### WRITTEN PROBLEM
Print all of the data exactly.

### DATASET EXCERPT
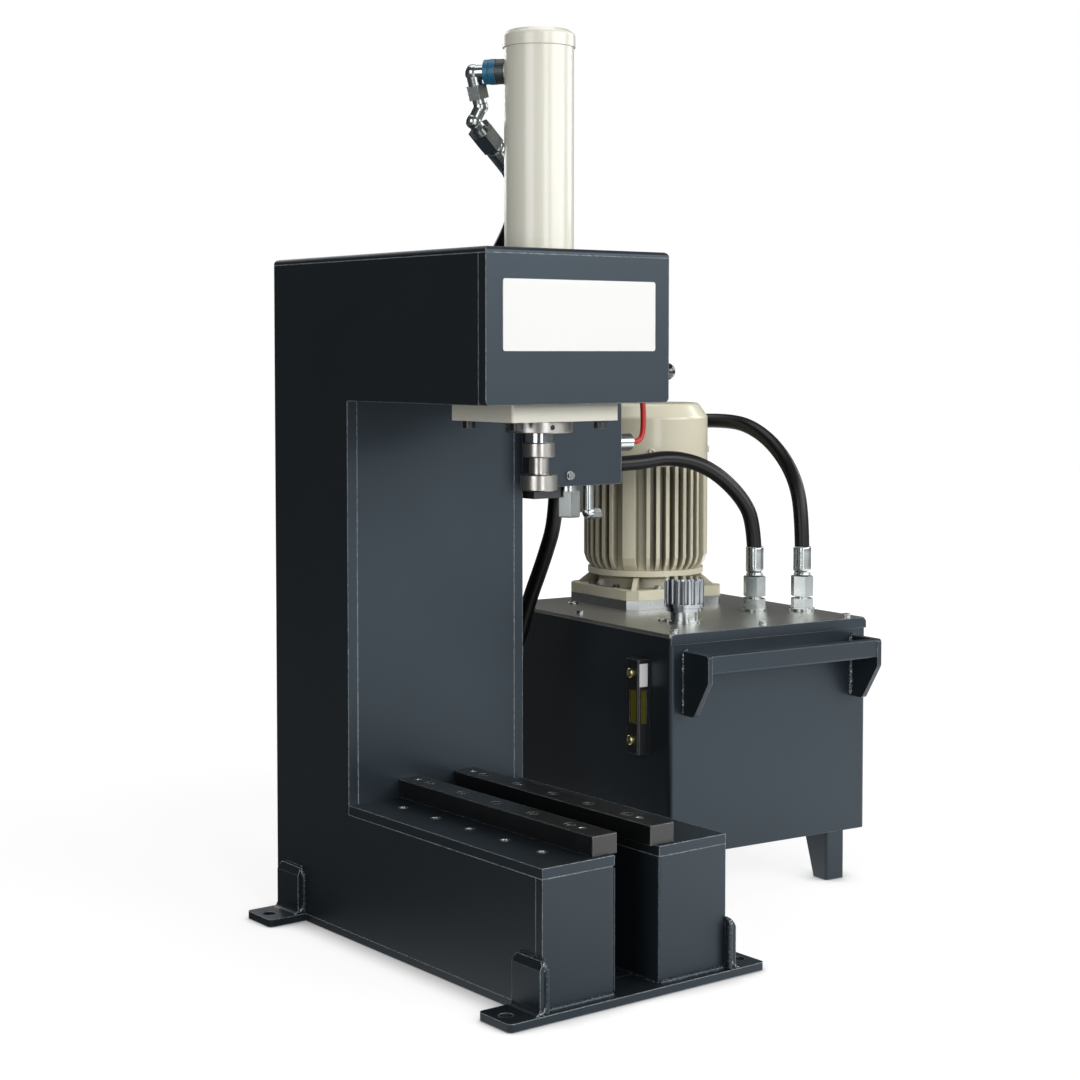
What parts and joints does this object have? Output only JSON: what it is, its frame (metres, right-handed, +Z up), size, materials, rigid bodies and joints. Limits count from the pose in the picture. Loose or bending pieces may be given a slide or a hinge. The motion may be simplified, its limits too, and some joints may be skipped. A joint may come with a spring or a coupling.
{
  "type": "hydraulic press",
  "caption": "C-frame bench hydraulic press with a vertical cylinder, slotted bed with two rails, hand lever valve and a motor-driven oil tank joined by hoses.",
  "frame": {"origin": "on the floor, in the middle of the four anchor bolt holes of the press's feet", "axes": "+X to the press's right, where the tank stands, -Y to its front, +Z up along the ram"},
  "size_m": [0.7034, 0.596, 0.942],
  "materials": {
    "frame_paint": "fine texture, satin",
    "tank_paint": "fine texture, satin",
    "machine_paint": "semi-gloss",
    "black_oxide": "black oxide, satin",
    "turned_steel": "turned",
    "hard_chrome": "polished",
    "zinc_plate": "zinc plated",
    "dark_cast": "satin black",
    "knob_plastic": "gloss",
    "dark_plastic": "satin",
    "blue_seal": "satin",
    "hose_rubber": "matt",
    "red_sheath": "semi-gloss",
    "brushed_lid": "brushed",
    "oil_window": "clear over yellow oil",
    "gauge_brass": "passivated",
    "cap_chrome": "bright",
    "cast_aluminium": "cast",
    "winding": "varnished",
    "strainer_mesh": "mesh"
  },
  "bodies": {
    "press": {"base_shells": "frame_paint", "base_top_plates": "frame_paint", "bed_rails": "black_oxide", "bell_housing": "cast_aluminium", "cable_grommet": "hose_rubber", "cap_screws": "black_oxide", "column_back_plate": "frame_paint", "column_front_plate": "frame_paint", "cylinder_barrel": "machine_paint", "cylinder_cap": "machine_paint", "cylinder_hose": "hose_rubber", "cylinder_plate": "machine_paint", "cylinder_seals": "blue_seal", "fan_cover": "machine_paint", "feet": "frame_paint", "filler_cap": "cap_chrome", "filler_neck": "zinc_plate", "gauge_bolts": "gauge_brass", "gauge_case": "dark_plastic", "gauge_glass": "oil_window", "gear_pump": "cast_aluminium", "gland_ring": "turned_steel", "head_floor_plate": "frame_paint", "head_front_plate": "frame_paint", "head_top_plate": "frame_paint", "hex_screws": "zinc_plate", "hose_ferrules": "zinc_plate", "motor_bearings": "turned_steel", "motor_flange": "machine_paint", "motor_housing": "machine_paint", "port_fittings": "zinc_plate", "pressure_switch": "zinc_plate", "return_hose": "hose_rubber", "side_plate_left": "frame_paint", "side_plate_right": "frame_paint", "stator": "winding", "steel_pipes": "zinc_plate", "suction_strainer": "strainer_mesh", "supply_hose": "hose_rubber", "switch_cable": "red_sheath", "swivel_nuts": "zinc_plate", "tank_handle": "tank_paint", "tank_legs": "tank_paint", "tank_lid": "brushed_lid", "tank_shell": "tank_paint", "terminal_box": "machine_paint", "valve_body": "dark_cast", "valve_guard": "frame_paint", "valve_plugs": "zinc_plate"},
    "ram": {"ram_rod": "hard_chrome", "piston": "turned_steel", "piston_rings": "dark_plastic", "tool_holder": "turned_steel", "press_pad": "turned_steel"},
    "rotor_set": {"rotor": "turned_steel", "cooling_fan": "dark_plastic", "shaft_coupling": "cast_aluminium"},
    "lever": {"hand_lever": "turned_steel", "lever_knob": "knob_plastic"},
    "spool": {"valve_spool": "turned_steel"}
  },
  "joints": [
    {"name": "ram_stroke", "type": "slide", "parent": "press", "child": "ram", "axis": [0, 0, -1], "range_m": [0, 0.25]},
    {"name": "rotor_spin", "type": "hinge", "parent": "press", "child": "rotor_set", "pos_m": [0.40326, 0.22976, 0.41], "axis": [0, 0, 1], "continuous": true},
    {"name": "lever_tilt", "type": "hinge", "parent": "press", "child": "lever", "pos_m": [0.198, 0.095, 0.6], "axis": [1, 0, 0], "range_deg": [-14, 14], "stiffness_Nm_per_rad": 6},
    {"name": "spool_shift", "type": "slide", "parent": "press", "child": "spool", "axis": [0, 0, 1], "range_m": [-0.0055, 0.0055]}
  ],
  "couplings": [
    {"joint": "spool_shift", "follows": "lever_tilt", "m_per_rad": 0.02}
  ]
}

### SOLVED EXERCISE
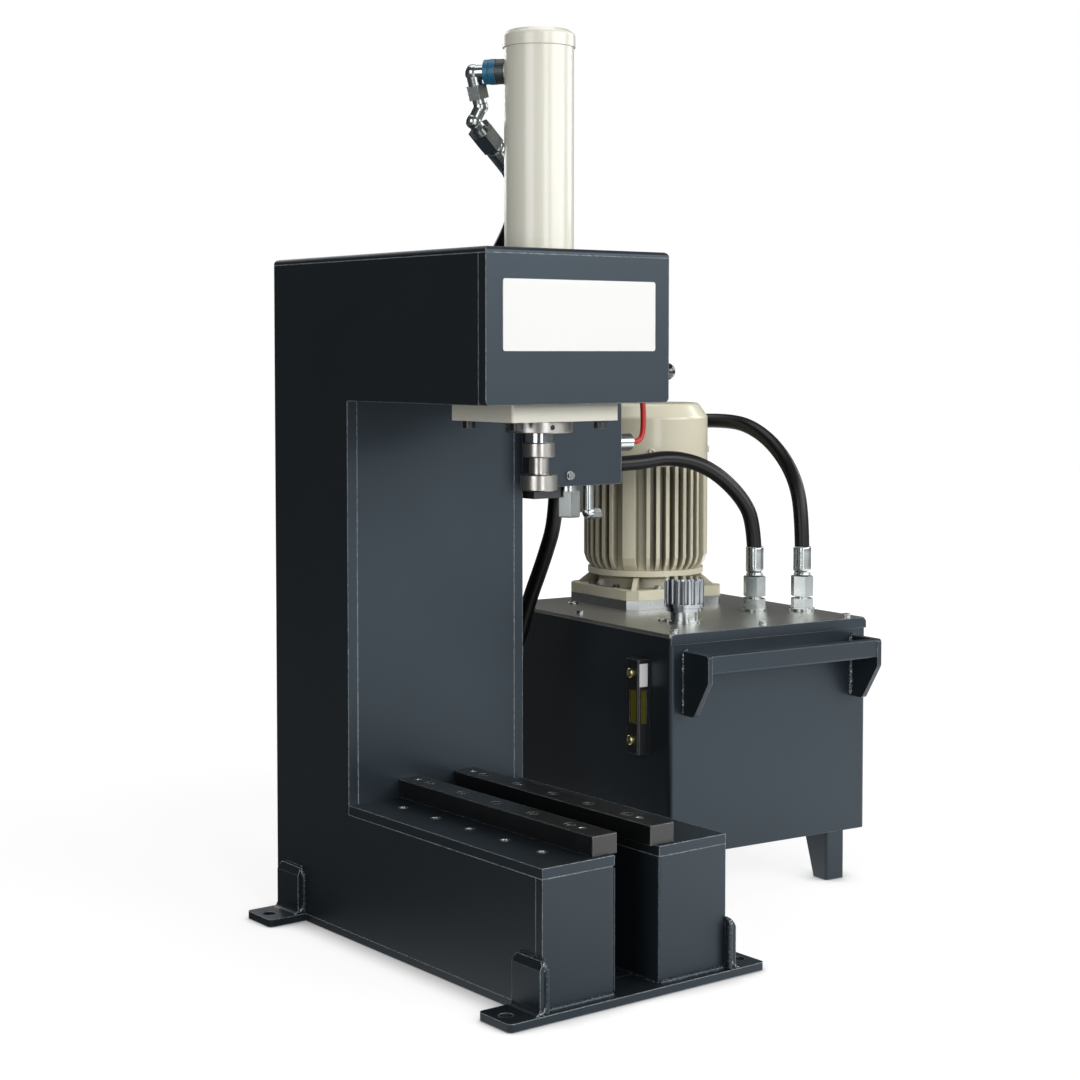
What parts and joints does this object have? Output only JSON: what it is, its frame (metres, right-handed, +Z up), size, materials, rigid bodies and joints. Limits count from the pose in the picture. Loose or bending pieces may be given a slide or a hinge. The motion may be simplified, its limits too, and some joints may be skipped. A joint may come with a spring or a coupling.
{
  "type": "hydraulic press",
  "caption": "C-frame bench hydraulic press with a vertical cylinder, slotted bed with two rails, hand lever valve and a motor-driven oil tank joined by hoses.",
  "frame": {"origin": "on the floor, in the middle of the four anchor bolt holes of the press's feet", "axes": "+X to the press's right, where the tank stands, -Y to its front, +Z up along the ram"},
  "size_m": [0.7034, 0.596, 0.942],
  "materials": {
    "frame_paint": "fine texture, satin",
    "tank_paint": "fine texture, satin",
    "machine_paint": "semi-gloss",
    "black_oxide": "black oxide, satin",
    "turned_steel": "turned",
    "hard_chrome": "polished",
    "zinc_plate": "zinc plated",
    "dark_cast": "satin black",
    "knob_plastic": "gloss",
    "dark_plastic": "satin",
    "blue_seal": "satin",
    "hose_rubber": "matt",
    "red_sheath": "semi-gloss",
    "brushed_lid": "brushed",
    "oil_window": "clear over yellow oil",
    "gauge_brass": "passivated",
    "cap_chrome": "bright",
    "cast_aluminium": "cast",
    "winding": "varnished",
    "strainer_mesh": "mesh"
  },
  "bodies": {
    "press": {"base_shells": "frame_paint", "base_top_plates": "frame_paint", "bed_rails": "black_oxide", "bell_housing": "cast_aluminium", "cable_grommet": "hose_rubber", "cap_screws": "black_oxide", "column_back_plate": "frame_paint", "column_front_plate": "frame_paint", "cylinder_barrel": "machine_paint", "cylinder_cap": "machine_paint", "cylinder_hose": "hose_rubber", "cylinder_plate": "machine_paint", "cylinder_seals": "blue_seal", "fan_cover": "machine_paint", "feet": "frame_paint", "filler_cap": "cap_chrome", "filler_neck": "zinc_plate", "gauge_bolts": "gauge_brass", "gauge_case": "dark_plastic", "gauge_glass": "oil_window", "gear_pump": "cast_aluminium", "gland_ring": "turned_steel", "head_floor_plate": "frame_paint", "head_front_plate": "frame_paint", "head_top_plate": "frame_paint", "hex_screws": "zinc_plate", "hose_ferrules": "zinc_plate", "motor_bearings": "turned_steel", "motor_flange": "machine_paint", "motor_housing": "machine_paint", "port_fittings": "zinc_plate", "pressure_switch": "zinc_plate", "return_hose": "hose_rubber", "side_plate_left": "frame_paint", "side_plate_right": "frame_paint", "stator": "winding", "steel_pipes": "zinc_plate", "suction_strainer": "strainer_mesh", "supply_hose": "hose_rubber", "switch_cable": "red_sheath", "swivel_nuts": "zinc_plate", "tank_handle": "tank_paint", "tank_legs": "tank_paint", "tank_lid": "brushed_lid", "tank_shell": "tank_paint", "terminal_box": "machine_paint", "valve_body": "dark_cast", "valve_guard": "frame_paint", "valve_plugs": "zinc_plate"},
    "ram": {"ram_rod": "hard_chrome", "piston": "turned_steel", "piston_rings": "dark_plastic", "tool_holder": "turned_steel", "press_pad": "turned_steel"},
    "rotor_set": {"rotor": "turned_steel", "cooling_fan": "dark_plastic", "shaft_coupling": "cast_aluminium"},
    "lever": {"hand_lever": "turned_steel", "lever_knob": "knob_plastic"},
    "spool": {"valve_spool": "turned_steel"}
  },
  "joints": [
    {"name": "ram_stroke", "type": "slide", "parent": "press", "child": "ram", "axis": [0, 0, -1], "range_m": [0, 0.25]},
    {"name": "rotor_spin", "type": "hinge", "parent": "press", "child": "rotor_set", "pos_m": [0.40326, 0.22976, 0.41], "axis": [0, 0, 1], "continuous": true},
    {"name": "lever_tilt", "type": "hinge", "parent": "press", "child": "lever", "pos_m": [0.198, 0.095, 0.6], "axis": [1, 0, 0], "range_deg": [-14, 14], "stiffness_Nm_per_rad": 6},
    {"name": "spool_shift", "type": "slide", "parent": "press", "child": "spool", "axis": [0, 0, 1], "range_m": [-0.0055, 0.0055]}
  ],
  "couplings": [
    {"joint": "spool_shift", "follows": "lever_tilt", "m_per_rad": 0.02}
  ]
}